I believe (without being able to prove it, though I’m sure I could come up with examples that might not be exactly satisfactory) that there is always some inherent reason why a construction is judged syntactically correct but awkward. I think sometimes it could be a combination of things, where each one adds to the “overall awkwardness score”, and I think they are often (rightly) judged to be at once too complex and too individually trivial to bother explaining or haggling over.
I don’t think your test is the relevant one if we’re trying to explore the semantics of “midair” beyond the highly specific question that the OP raised - to which the answer appears to be “neither”.
“Falling in midair” is semantically quite different from “falling from of midair”/“falling out of midair”. The former indicates that the faller is passing through “midair” but has not left it. The latter both indicate that “midair” was the origin, but that the faller has now left it. I don’t think comparing the frequency of the complete phrases tells us much about how we use “midair”.

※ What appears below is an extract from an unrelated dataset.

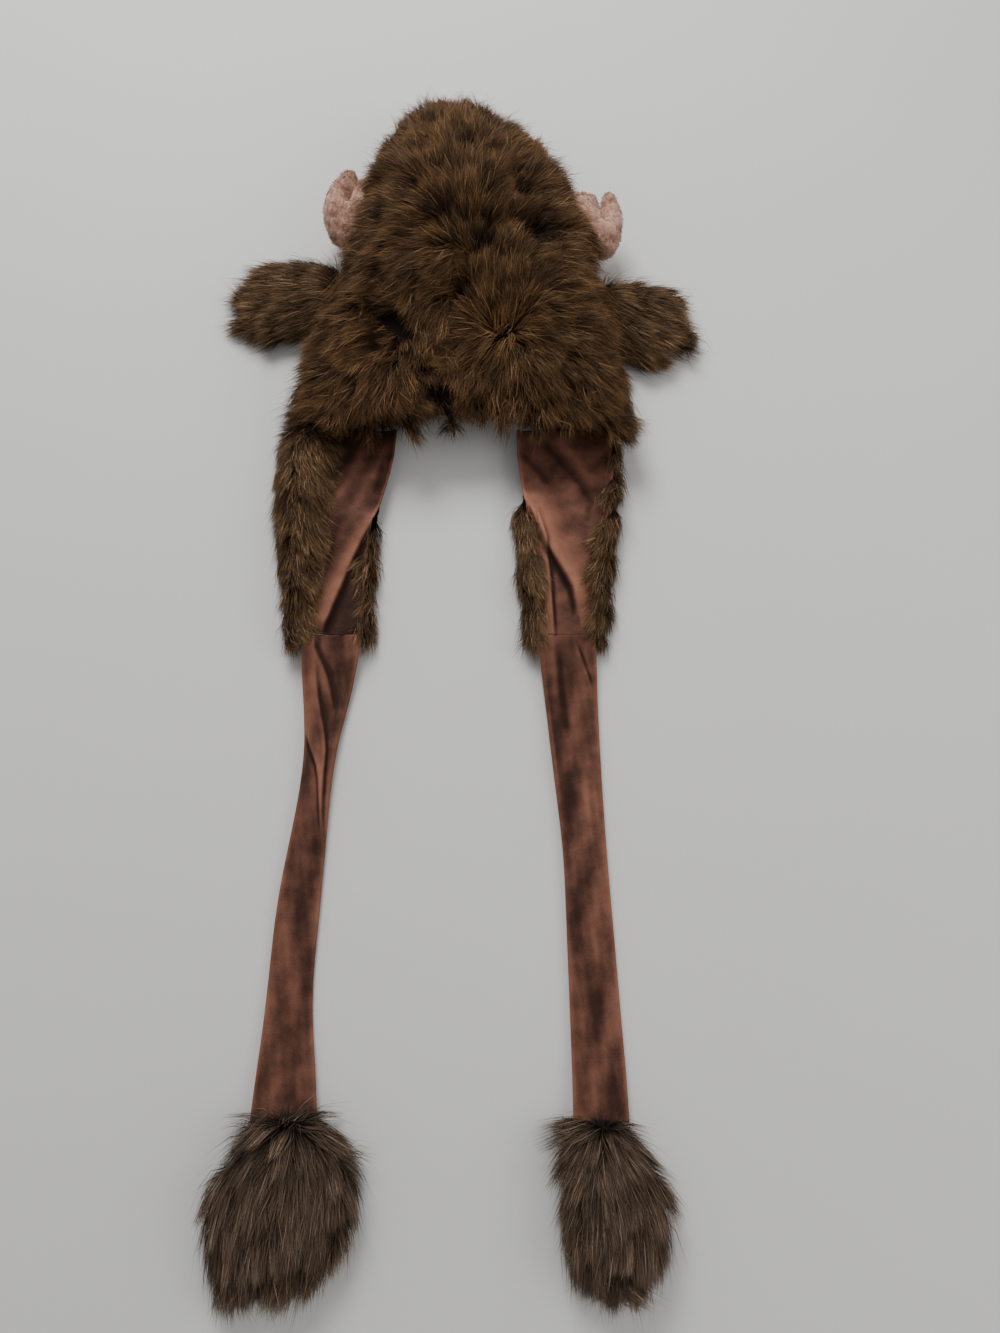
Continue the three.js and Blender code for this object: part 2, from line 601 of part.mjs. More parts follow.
// Rows of locks down each edge of a flap. first and last are shares of its length. crest is a
// share of flapRim: only an edge that rolls higher bears locks there. Those at the edge start
// inset inside it, at the height up as a share of the roll. fan is how far they point outwards.
const flapTuftRows = {
  count: 4,
  first: 0.26,
  last: 0.94,
  crest: 0.61,
  inset: 4,
  up: 0.45,
  fan: 0.3,
  edgeSize: 0.75,
  crestSize: 0.85,
};
function flapTufts(side) {
  const rows = flapTuftRows;
  const tufts = [];
  for (let i = 0; i < rows.count; i++) {
    const f = flapFrame(side, mix(rows.first, rows.last, i / (rows.count - 1)));
    const edges = [
      { edge: f.left, seat: f.seatLeft, roll: f.leftRoll, outward: -1 },
      { edge: f.right, seat: f.seatRight, roll: f.rightRoll, outward: 1 },
    ];
    for (const { edge, seat, roll, outward } of edges) {
      const low = new THREE.Vector3(edge - outward * rows.inset, f.y, roll * rows.up);
      const down = new THREE.Vector3(outward * rows.fan, -1, 0).normalize();
      const away = new THREE.Vector3(outward, 0, rows.fan).normalize();
      tufts.push(tuft(low, down, away, rows.edgeSize));
      if (roll > flapRim * rows.crest) {
        const crest = new THREE.Vector3(mix(seat, edge, flapShape.crest), f.y, roll);
        tufts.push(tuft(crest, down, new THREE.Vector3(0, 0, 1), rows.crestSize));
      }
    }
  }
  return tufts;
}

// Straps

function strapFrame(side, along) {
  const rows = strapSections[side];
  const end = flapFrame(side, 1);
  const start = (end.seatLeft + end.seatRight) / 2;
  return {
    x: start + columnAt(rows, "sideways", along) * strapLength,
    y: end.y - sewnGap - along * strapLength,
    half: (columnAt(rows, "width", along) * strapWidth) / 2,
    thick: columnAt(rows, "thick", along) * strapThickness,
    low: Math.max(0, columnAt(rows, "lift", along) * strapThickness),
    crease: columnAt(rows, "crease", along),
  };
}

// Shares of a strap's half width and of its thickness, which round off its edges and its crease.
const strapShape = { foot: 0.86, widest: 0.45, shoulder: 0.82, shoulderUp: 0.92, crown: 0.45 };
const creaseShape = { lip: 0.86, bottom: 0.55 };
const strapRows = 17;
function strapSolid(side, grow = 0) {
  const rings = [];
  for (let i = 0; i < strapRows; i++) {
    const along = i / (strapRows - 1);
    const f = strapFrame(side, along);
    const half = f.half + grow;
    const tuck = i === strapRows - 1 ? strapTuck : 0;
    const ends = i === 0 ? grow : i === strapRows - 1 ? -grow - tuck : 0;
    const top = f.low + f.thick + grow;
    const low = f.low - grow;
    const fold = f.crease * half;
    const up = (share) => mix(low, top, share);
    const ring = [
      [-half * strapShape.foot, low],
      [half * strapShape.foot, low],
      [half, up(strapShape.widest)],
      [half * strapShape.shoulder, up(strapShape.shoulderUp)],
      [mix(fold, half, strapShape.crown), top],
      [fold + creaseHalf, up(creaseShape.lip)],
      [fold, up(creaseShape.bottom)],
      [fold - creaseHalf, up(creaseShape.lip)],
      [mix(fold, -half, strapShape.crown), top],
      [-half * strapShape.shoulder, up(strapShape.shoulderUp)],
      [-half, up(strapShape.widest)],
    ];
    rings.push(ring.map(([x, z]) => new THREE.Vector3(f.x + x, f.y + ends, z)));
  }
  return solidOf(skinOver(rings));
}

// Paws

const pawWaist = 0.42; // the height of its widest place, as a share of its height
const pawAround = 12;
function pawPoint(side, along, turn) {
  const rows = pawSections[side];
  const wrist = strapFrame(side, 1);
  const left = columnAt(rows, "left", along) * pawWidth;
  const right = columnAt(rows, "right", along) * pawWidth;
  const top = columnAt(rows, "top", along) * pawHeight;
  const waist = top * pawWaist;
  const s = Math.sin(turn);
  const below = Math.min(1, flatBelow * Math.abs(s) ** floorUp);
  const z = s >= 0 ? mix(waist, top, s) : waist * (1 - below);
  return new THREE.Vector3(
    wrist.x + (left + right) / 2 + ((right - left) / 2) * Math.cos(turn),
    wrist.y - along * pawLength,
    z,
  );
}

const pawCuts = [0, 0.1, 0.25, 0.4, 0.55, 0.7, 0.83, 0.93, 1];
function pawBody(side) {
  const rings = pawCuts.map((along) =>
    Array.from({ length: pawAround }, (_, j) =>
      pawPoint(side, along, (2 * Math.PI * j) / pawAround),
    ),
  );
  return solidOf(skinOver(rings));
}

// Rows of locks over a paw: how far down it, how many, their size, and how far they fan out.
const pawTuftLift = 1.4; // how much more they face up than the paw's side does
const pawTuftDip = 0.1; // how far they dip into the paw
const pawTuftRows = [
  { along: 0.06, count: 4, size: 0.7, fan: 1.6 },
  { along: 0.28, count: 4, size: 0.95, fan: 0.5 },
  { along: 0.54, count: 5, size: 1.0, fan: 0.4 },
  { along: 0.8, count: 5, size: 0.95, fan: 0.15 },
];
function pawTufts(side) {
  return pawTuftRows.flatMap(({ along, count, size, fan }, row) =>
    Array.from({ length: count }, (_, j) => {
      const turn = (Math.PI * (j + (row % 2 ? 0.35 : 0.65))) / count;
      const root = pawPoint(side, along, turn);
      const lift = Math.sin(turn) * pawTuftLift;
      const out = new THREE.Vector3(Math.cos(turn), 0, lift).normalize();
      const way = new THREE.Vector3(Math.cos(turn) * fan, -1, 0);
      way.addScaledVector(out, -way.dot(out) - pawTuftDip).normalize();
      return tuft(root, way, out, size);
    }),
  );
}

// Ears

function earWays(side) {
  const turn = radians(earPlaces[side].turn);
  const way = new THREE.Vector3(Math.cos(turn), Math.sin(turn), 0);
  return [way, new THREE.Vector3(-way.y, way.x, 0)];
}

const earAround = 12;
function earRings(side, grow = 0) {
  const place = earPlaces[side];
  const root = new THREE.Vector3(place.across * halfWidth, place.along * crownLength, 0);
  const [way, across] = earWays(side);
  return earSections.map((row, i) => {
    const ends = i === 0 ? -grow : i === earSections.length - 1 ? grow : 0;
    const middle = root.clone().addScaledVector(way, row.along * place.reach * earLength + ends);
    const half = (row.wide * earWidth) / 2 + grow;
    const thick = (row.thick * earThickness) / 2 + grow;
    const height = Math.max(row.lift * earThickness, thick - grow);
    return Array.from({ length: earAround }, (_, j) => {
      const angle = (2 * Math.PI * j) / earAround;
      const point = middle.clone().addScaledVector(across, Math.cos(angle) * half);
      return point.setZ(height + Math.sin(angle) * thick);
    });
  });
}

// Rows of locks over an ear: which cut they stand on, and their size.
const earTuftsRound = 4;
const earTuftStep = 2; // points of the cut between two locks
const earTuftFan = 0.22; // how far the locks at its edges point outwards
const earTuftRise = 0.1;
const earTuftRows = [
  { cut: 2, size: 0.85 },
  { cut: 4, size: 0.85 },
  { cut: 6, size: 0.6 },
];
function earTufts(side, grow = 0) {
  const [way, sideways] = earWays(side);
  const up = new THREE.Vector3(0, 0, 1);
  const rings = earRings(side);
  return earTuftRows.flatMap(({ cut, size }) =>
    Array.from({ length: earTuftsRound }, (_, j) => {
      const spot = j * earTuftStep;
      const angle = (2 * Math.PI * spot) / earAround;
      const out = sideways.clone().multiplyScalar(Math.cos(angle));
      out.addScaledVector(up, Math.sin(angle) + earTuftRise).normalize();
      const along = way.clone().addScaledVector(sideways, earTuftFan * Math.cos(angle));
      along.normalize();
      return tuft(rings[cut][spot], along, out, size, grow);
    }),
  );
}

// Horns

const hornAround = 12;
function hornSolid(side, grow = 0) {
  const place = hornPlaces[side];
  const mirror = side === "left" ? -1 : 1;
  const rows = hornSections[side];
  const height = place.up * crownHeight;
  const rings = rows.map(({ out, towards, radius, thick, facing }, i) => {
    const turn = radians(facing);
    const across = new THREE.Vector3(mirror * Math.cos(turn), Math.sin(turn), 0);
    const along = new THREE.Vector3(-mirror * across.y, mirror * across.x, 0);
    const ends = i === 0 ? -grow : i === rows.length - 1 ? grow : 0;
    const middle = new THREE.Vector3(
      place.across * halfWidth + mirror * out * hornLength,
      place.along * crownLength + towards * hornLength,
      height,
    ).addScaledVector(along, ends);
    const reach = radius * hornBaseRadius + grow;
    const rise = thick * hornBaseRadius + grow;
    return Array.from({ length: hornAround }, (_, j) => {
      const angle = (2 * Math.PI * j) / hornAround;
      return middle
        .clone()
        .addScaledVector(across, Math.cos(angle) * reach)
        .setZ(height + Math.sin(angle) * rise);
    });
  });
  return solidOf(skinOver(rings));
}

// Assembly

const hood = new THREE.Group();
const crownSkin = crownSolid(0, -sewnGap);
const hollowCut = crownSolid(1, 0, tuftLength);
const hollowClearance = crownSolid(1, -sewnGap);
const neighbours = [];
for (const side of ["left", "right"]) {
  const strapClearance = strapSolid(side, sewnGap);
  const velvetClearance = flapVelvet(side, sewnGap);
  const flap = furred(flapBody(side), flapTufts(side))
    .subtract(strapClearance)
    .subtract(velvetClearance)
    .subtract(crownSkin);
  const paw = furred(pawBody(side), pawTufts(side)).subtract(strapClearance);
  const earTuftsOutside = earTufts(side).map((lock) => lock.subtract(crownSkin));
  const ear = furred(solidOf(skinOver(earRings(side))), earTuftsOutside).subtract(hollowClearance);
  const horn = hornSolid(side).subtract(hollowClearance);
  neighbours.push(
    hornSolid(side, sewnGap),
    solidOf(skinOver(earRings(side, sewnGap))),
    ...earTufts(side, sewnGap),
    flapBody(side, sewnGap),
    velvetClearance,
  );
  hood.add(
    meshOf(mainBody(horn), `horn_${side}`, hornTan),
    meshOf(mainBody(ear), `ear_${side}`, furBrown),
    meshOf(flapVelvet(side), `flap_lining_${side}`, velvetBrown),
    meshOf(strapSolid(side), `strap_${side}`, velvetBrown),
    meshOf(mainBody(flap), `flap_fur_${side}`, furBrown),
    meshOf(mainBody(paw), `paw_${side}`, furBrown),
  );
}

const crownFur = furred(crownSolid(0), crownTufts())
  .subtract(hollowCut)
  .subtract(wasm.Manifold.union(neighbours));
hood.add(meshOf(mainBody(crownFur), "crown_fur", furBrown));

const crownLining = crownSolid(1, sewnGap).subtract(
  crownSolid(1, sewnGap + liningWall, tuftLength),
);
hood.add(meshOf(crownLining, "crown_lining", liningBrown));

export default hood;
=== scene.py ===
# %% [markdown]
# # A fur animal hood, lying on its front
#
# The hood is a deep faux-fur crown with two ears and two small stuffed horns. An ear flap lined
# with velvet hangs from each side, and a long velvet strap runs from each flap to a fur paw.
# The solid model gives every piece its size and place. This file gives each one its surface.

# %% Load the solid model
import math

import bmesh
import bpy
import numpy as np
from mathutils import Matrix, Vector
from mathutils.bvhtree import BVHTree
from mathutils.kdtree import KDTree


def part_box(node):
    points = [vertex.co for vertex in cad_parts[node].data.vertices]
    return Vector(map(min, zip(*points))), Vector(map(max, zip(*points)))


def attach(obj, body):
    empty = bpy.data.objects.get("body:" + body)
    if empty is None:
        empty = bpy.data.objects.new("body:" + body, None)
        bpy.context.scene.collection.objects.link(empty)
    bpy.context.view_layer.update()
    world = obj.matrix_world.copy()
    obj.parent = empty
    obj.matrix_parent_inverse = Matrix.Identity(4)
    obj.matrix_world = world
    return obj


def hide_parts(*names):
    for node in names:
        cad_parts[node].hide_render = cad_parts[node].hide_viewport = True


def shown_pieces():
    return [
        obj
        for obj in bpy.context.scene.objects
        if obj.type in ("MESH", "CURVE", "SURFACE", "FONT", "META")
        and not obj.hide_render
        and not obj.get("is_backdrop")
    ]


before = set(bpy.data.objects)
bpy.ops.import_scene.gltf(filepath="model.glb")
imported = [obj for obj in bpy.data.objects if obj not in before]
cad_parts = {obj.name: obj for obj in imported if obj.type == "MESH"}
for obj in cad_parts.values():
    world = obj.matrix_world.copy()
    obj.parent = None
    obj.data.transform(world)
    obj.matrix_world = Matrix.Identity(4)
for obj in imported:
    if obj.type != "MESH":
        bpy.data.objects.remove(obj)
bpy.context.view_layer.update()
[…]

I noticed that the phrase “in midair” is vastly more common than either “from midair” or “out of midair”. My hypothesis is that “midair” semantically emphasizes the drama of the location, and is therefore more frequently used to describe a place where something happens, rather than a place from which something happens.
I don’t know if my hypothesis is correct, but the overall frequency of the various prepositions used with “midair” seems like a reasonable test for it.
Riemann, I appreciate and agree with your observations. Understanding the typical use of “midair” helps us assess the OP’s usage options.